About HEART from Louise Reichlin, the choreographer: I have been having some medical tests lately, and recently I had what is called a TRANSTHORACIC ECHO (TTE) COMPLETE. As I lay comfortably on a table, I was "wired" and a technician took lots of data readings, and when I realized I could turn my head and see the insides of my heart beating (along with her drawings and vectors) it was an amazing experience. She explained what the red was new blood, the blue blood used and returning out another pathway, and about the golden/yellow- something about when it doesn't leave the chamber right away called backflow. I see the world as something like the heart- a hive-like universe with everything connected, and this work with both dance and media.
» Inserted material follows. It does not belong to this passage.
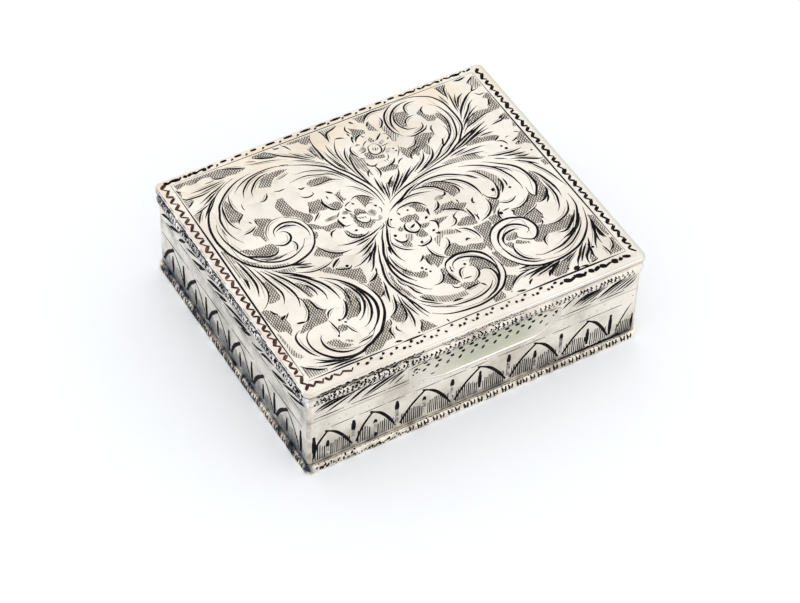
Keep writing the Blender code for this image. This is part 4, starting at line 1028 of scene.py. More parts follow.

About Los Angeles Choreographers & Dancers

Los Angeles Choreographers & Dancers (LA C&D) has a mission to create high-quality, innovative concert work and soulful, imaginative dance, communicate to a diverse audience by infusing dance with the cultural influences found in Culver City and Los Angeles, and to enlarge an educated dance audience in populations typically underexposed to the arts, especially youth. By involving audiences with participatory activities, they explore humanistic themes that empower diverse audience members to expand shared understanding of life. In this way, LA C&D is committed to using dance as a unifying force that crosses cultural, generational, language and socio-economic lines.